**SHORT TASK:** The first line to copy is the one with "hide_parts(shell.name)"; the last is the one with "back=(1.6, 0.6, (-0.3, 0.6, 0.7), (-0.02, 0.0, 0.04)))". Copy each line in that range exactly, leaving out all others.

BEGIN THE INPUT

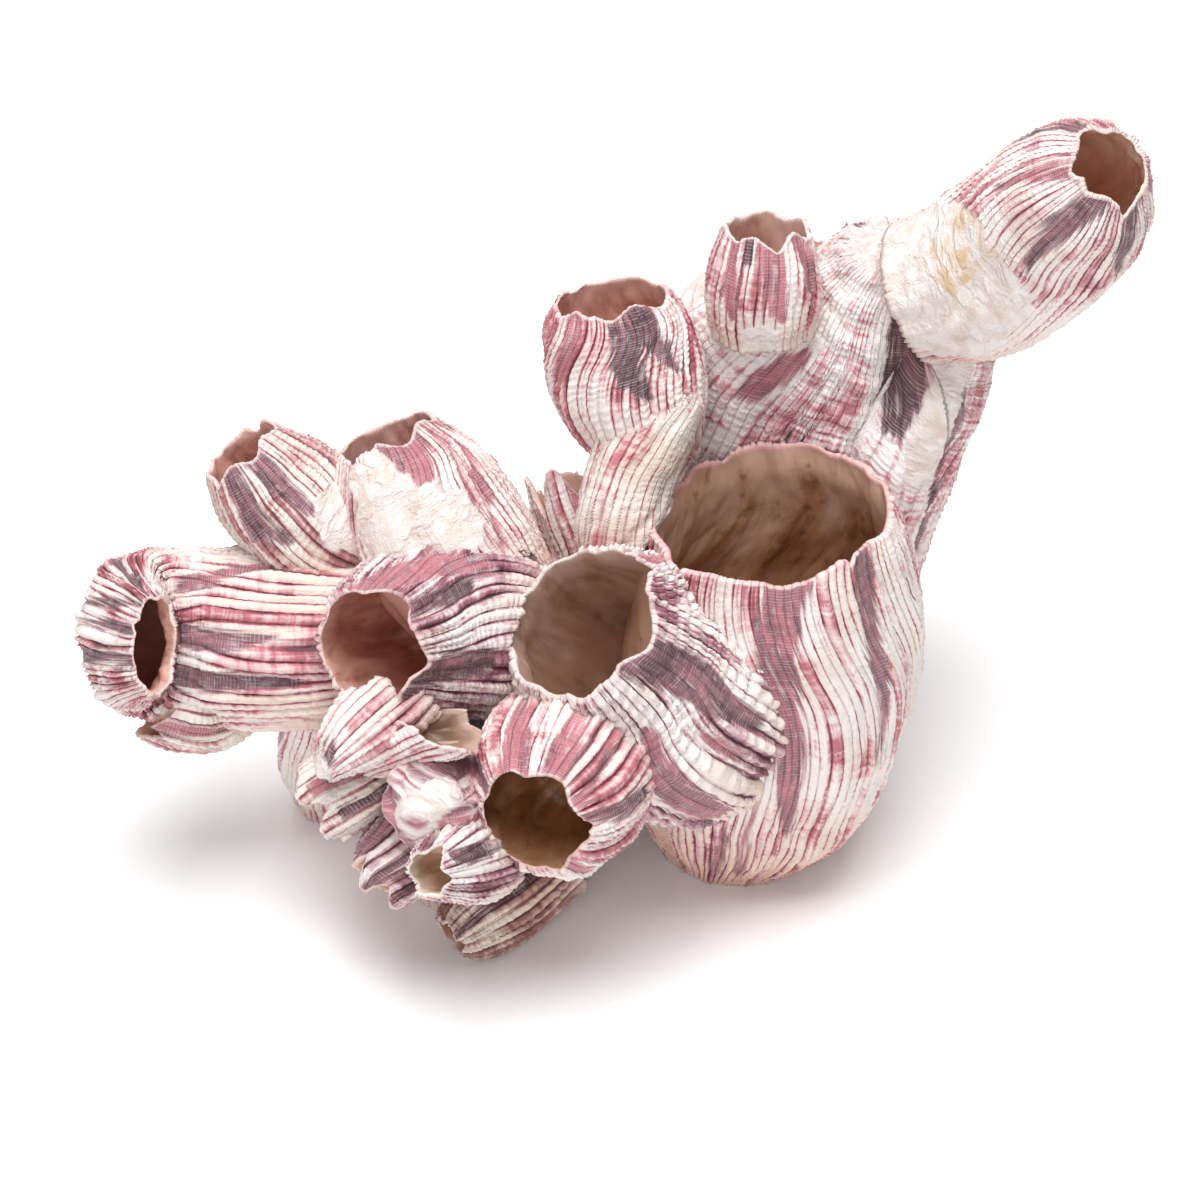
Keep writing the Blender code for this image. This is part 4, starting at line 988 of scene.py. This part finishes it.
def growPiece(index):
    shell = grown[index]
    facts = shell.facts
    mesh = growMesh(index)
    plainName = shell.name.replace("_shell", "")
    name = plainName + "_barnacle"
    piece = bpy.data.objects.new(name, mesh)
    bpy.context.scene.collection.objects.link(piece)
    material = grownCalcite(plainName + " grown calcite", facts["look"], facts["lining"])
    modifier = piece.modifiers.new("ribs and growth lines", "NODES")
    modifier.node_group = sculptTree
    seedOf = list(shells).index(facts["host"][0]) if facts["host"][0] else index
    settings = {"Rib Count": float(facts["ribs"]), "Rib Height": facts["relief"], "Rib Drift": facts["drift"],
                "Growth Height": facts["growth"], "Bead Height": facts["bead"],
                "Terrace Height": facts["terraces"][0], "Terrace Spacing": facts["terraces"][1],
                "Seed": 11.0 * seedOf + 5.0, "Material": material}
    for key, value in settings.items():
        modifier[sculptSockets[key]] = value
    graph = bpy.context.evaluated_depsgraph_get()
    final = bpy.data.meshes.new_from_object(piece.evaluated_get(graph))
    piece.modifiers.clear()
    piece.data = final
    bpy.data.meshes.remove(mesh)
    final.name = name
    spots = np.empty(len(final.vertices) * 3, np.float32)
    final.vertices.foreach_get("co", spots)
    spots[2::3] = np.maximum(spots[2::3], 0)  # nothing under the floor
    final.vertices.foreach_set("co", spots)
    final.shade_smooth()
    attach(piece, "root")
    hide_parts(shell.name)
    triangles = sum(len(p.vertices) - 2 for p in final.polygons)
    print(name, triangles, "triangles")
    return triangles


total = 0
for index in range(len(grown)):
    total += growPiece(index)
print("shells grown:", total, "triangles")

# the floor's colour, and each light's power in watts, size, place and aim in metres
studio = dict(floor="#fafafa", world=0.3,
              key=(9.3, 0.6, (-0.03, -0.08, 0.9), (-0.02, 0.01, 0.04)),
              fill=(3.1, 0.8, (-0.25, -0.95, 0.45), (-0.02, 0.0, 0.05)),
              back=(1.6, 0.6, (-0.3, 0.6, 0.7), (-0.02, 0.0, 0.04)))

floorMesh = bpy.data.meshes.new("studio_floor")
floorMesh.from_pydata([(-6, -6, 0), (6, -6, 0), (6, 6, 0), (-6, 6, 0)], [], [(0, 1, 2, 3)])
floorPiece = bpy.data.objects.new("studio_floor", floorMesh)
bpy.context.scene.collection.objects.link(floorPiece)
paper = bpy.data.materials.new("matt backdrop paper")
paper.use_nodes = True
paper.node_tree.nodes["Principled BSDF"].inputs["Base Color"].default_value = linear(studio["floor"])
paper.node_tree.nodes["Principled BSDF"].inputs["Roughness"].default_value = 0.9
floorMesh.materials.append(paper)

world = bpy.data.worlds.new("soft room")
bpy.context.scene.world = world
world.use_nodes = True
world.node_tree.nodes["Background"].inputs["Color"].default_value = (1, 1, 1, 1)
world.node_tree.nodes["Background"].inputs["Strength"].default_value = studio["world"]

for name in ("key", "fill", "back"):
    power, size, place, aim = studio[name]
    light = bpy.data.lights.new(name, "AREA")
    light.energy = power
    light.size = size
    lamp = bpy.data.objects.new(name, light)
    lamp.location = place
    lamp.rotation_euler = (Vector(aim) - Vector(place)).to_track_quat("-Z", "Y").to_euler()
    bpy.context.scene.collection.objects.link(lamp)

cameraData = bpy.data.cameras.new("camera")
cameraData.lens = 85
cameraData.sensor_width = 36
camera = bpy.data.objects.new("camera", cameraData)
camera.location = (-0.01775, -0.296, 0.2741)
camera.rotation_euler = (math.radians(52), 0, 0)
bpy.context.scene.collection.objects.link(camera)
bpy.context.scene.camera = camera
bpy.context.scene.view_settings.view_transform = "Standard"
print("studio set")
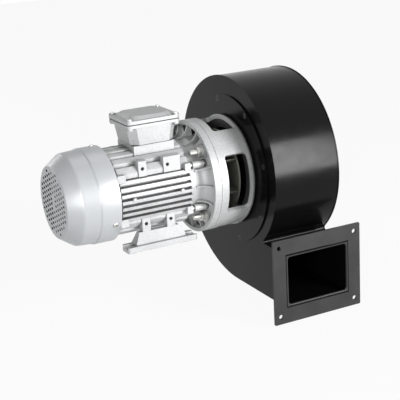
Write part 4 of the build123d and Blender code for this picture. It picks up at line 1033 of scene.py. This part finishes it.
def makeMotorFan(w):
    back = w["front"] - w["discT"]
    outline = [(w["rear"], w["bore"]), (w["rear"], w["hub"]), (back, w["hub"]),
               (back, w["disc"]), (w["front"], w["disc"]), (w["front"], w["bore"])]
    stand(turnedPiece("motorFanHub", outline, w["corners"]), "rotor", "motor_fan")
    blade = slabShape(w["hub"] - bladeRoot["inHub"], w["bladeR"], w["bladeT"] / 2,
                      -w["front"] + bladeRoot["inDisc"], -w["bladeRear"])
    ringOf("motorFanBlades", "rotor", "motor_fan", blade, w["blades"], 0.0, w["phase"], 0.0, -1,
           1.0, False)


def makeImpellerBlades(w):
    bm = bmesh.new()
    walls = []
    for radius in (w["curve"] + w["thick"] / 2, w["curve"] - w["thick"] / 2):
        for x in (w["rear"], w["front"]):
            line = []
            for k in range(w["steps"] + 1):
                turn = math.radians(-90 + w["sweep"] * k / w["steps"])
                u = w["centre"][0] + radius * math.cos(turn)
                v = w["centre"][1] + radius * math.sin(turn)
                line.append(bm.verts.new((v * mm, -u * mm, -x * mm)))
            walls.append(line)
    outerRear, outerFront, innerRear, innerFront = walls
    loop = [outerRear, outerFront, innerFront, innerRear]
    for k in range(w["steps"]):
        for a, b in zip(loop, loop[1:] + loop[:1]):
            bm.faces.new((a[k], a[k + 1], b[k + 1], b[k]))
    for k in (0, w["steps"]):
        bm.faces.new([line[k] for line in loop])
    bmesh.ops.recalc_face_normals(bm, faces=bm.faces)
    blade = linkMesh("blade", meshFrom("blade", bm))
    ringOf("impellerBlades", "rotor", "impeller_blades", blade, w["blades"], 0.0, w["phase"],
           0.0, -1, 1.0, False)


makeCoolingWheel(coolingWheel)
makeMotorFan(motorFan)
makeImpellerBlades(impeller)
print("wheels made")


# Camera at the photograph's place, taken from the solved view

cameraSetup = {"place": (-0.5749, -1.3192, 0.4898), "azimuth": -26.813, "elevation": 17.197,
               "roll": -3.237, "lens": 97.05, "sensor": 36.0, "farthest": 20}


def placeCamera(setup):
    az, el, roll = (math.radians(setup[key]) for key in ("azimuth", "elevation", "roll"))
    back = Vector((math.sin(az) * math.cos(el), -math.cos(az) * math.cos(el), math.sin(el)))
    right = Vector((math.cos(az), math.sin(az), 0))
    up = back.cross(right)
    turnedRight = math.cos(roll) * right + math.sin(roll) * up
    turnedUp = math.cos(roll) * up - math.sin(roll) * right
    lens = bpy.data.cameras.new("camera")
    lens.lens = setup["lens"]
    lens.sensor_width = setup["sensor"]
    lens.clip_end = setup["farthest"]
    camera = bpy.data.objects.new("camera", lens)
    axes = Matrix((turnedRight, turnedUp, back)).transposed().to_4x4()
    camera.matrix_world = Matrix.Translation(setup["place"]) @ axes
    scene.collection.objects.link(camera)
    scene.camera = camera


placeCamera(cameraSetup)


# Studio: pale floor, white room and soft lamps

studio = {
    "room": 0.09, "floorGap": 0.0005, "floorSize": 4.0, "floorGrey": 0.60,
    "floorRoughness": 0.7, "floorGlow": 0.93, "middle": (0.08, 0, 0.05),
    "lamps": {  # place, size, stretch, power
        "keyLamp": ((1.0, -1.7, 0.36), 0.55, 2.5, 60.0),
        "frontLamp": ((-1.15, -1.5, 0.36), 0.9, 1.0, 22.5),
        "topLamp": ((0.3, 0.7, 1.7), 1.2, 0.6, 2.5),
        "backLamp": ((-0.6, 1.8, 0.5), 1.0, 0.8, 7.0),
    },
}


def lamp(name, place, size, stretch, power, target):
    light = bpy.data.lights.new(name, "AREA")
    light.shape = "RECTANGLE"
    light.size = size
    light.size_y = size * stretch
    light.energy = power
    obj = bpy.data.objects.new(name, light)
    obj.location = place
    obj.rotation_euler = (Vector(target) - Vector(place)).to_track_quat("-Z", "Y").to_euler()
    scene.collection.objects.link(obj)


def seenAsBackground(tree):  # 1 on camera, mirror and glass rays
    path = put(tree, "ShaderNodeLightPath").outputs
    either = calc(tree, "MAXIMUM", path["Is Camera Ray"], path["Is Glossy Ray"])
    return calc(tree, "MAXIMUM", either, path["Is Transmission Ray"])


def makeRoom(look):
    world = bpy.data.worlds.new("room")
    scene.world = world
    world.use_nodes = True
    tree = world.node_tree
    background = tree.nodes["Background"]
    background.inputs["Color"].default_value = (1, 1, 1, 1)
    strength = put(tree, "ShaderNodeMapRange", {
        "Value": seenAsBackground(tree), "To Min": look["room"], "To Max": 1.0})
    tree.links.new(strength.outputs["Result"], background.inputs["Strength"])


def makeFloor(look):
    bm = bmesh.new()
    bmesh.ops.create_grid(bm, x_segments=1, y_segments=1, size=look["floorSize"])
    for vert in bm.verts:
        vert.co.z = cadBox[0][2] - look["floorGap"]
    floor = linkMesh("floor", meshFrom("floor", bm))
    mat, bsdf = shader("paleFloor", grey(look["floorGrey"]), 0.0, look["floorRoughness"])
    glow = addNode(mat, "ShaderNodeEmission", {"Color": (1, 1, 1, 1), "Strength": 1.0})
    share = calc(mat.node_tree, "MULTIPLY", seenAsBackground(mat.node_tree), look["floorGlow"])
    mix = addNode(mat, "ShaderNodeMixShader", {0: share, 1: bsdf.outputs[0], 2: glow.outputs[0]})
    surface = mat.node_tree.nodes["Material Output"].inputs["Surface"]
    mat.node_tree.links.new(mix.outputs[0], surface)
    floor.data.materials.append(mat)


makeRoom(studio)
makeFloor(studio)
for lampName, lampSettings in studio["lamps"].items():
    lamp(lampName, *lampSettings, studio["middle"])
scene.view_settings.view_transform = "Standard"
print("camera and studio set")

END THE INPUT

**SOLUTION TO THE PROBLEM:**
    hide_parts(shell.name)
    triangles = sum(len(p.vertices) - 2 for p in final.polygons)
    print(name, triangles, "triangles")
    return triangles


total = 0
for index in range(len(grown)):
    total += growPiece(index)
print("shells grown:", total, "triangles")

# the floor's colour, and each light's power in watts, size, place and aim in metres
studio = dict(floor="#fafafa", world=0.3,
              key=(9.3, 0.6, (-0.03, -0.08, 0.9), (-0.02, 0.01, 0.04)),
              fill=(3.1, 0.8, (-0.25, -0.95, 0.45), (-0.02, 0.0, 0.05)),
              back=(1.6, 0.6, (-0.3, 0.6, 0.7), (-0.02, 0.0, 0.04)))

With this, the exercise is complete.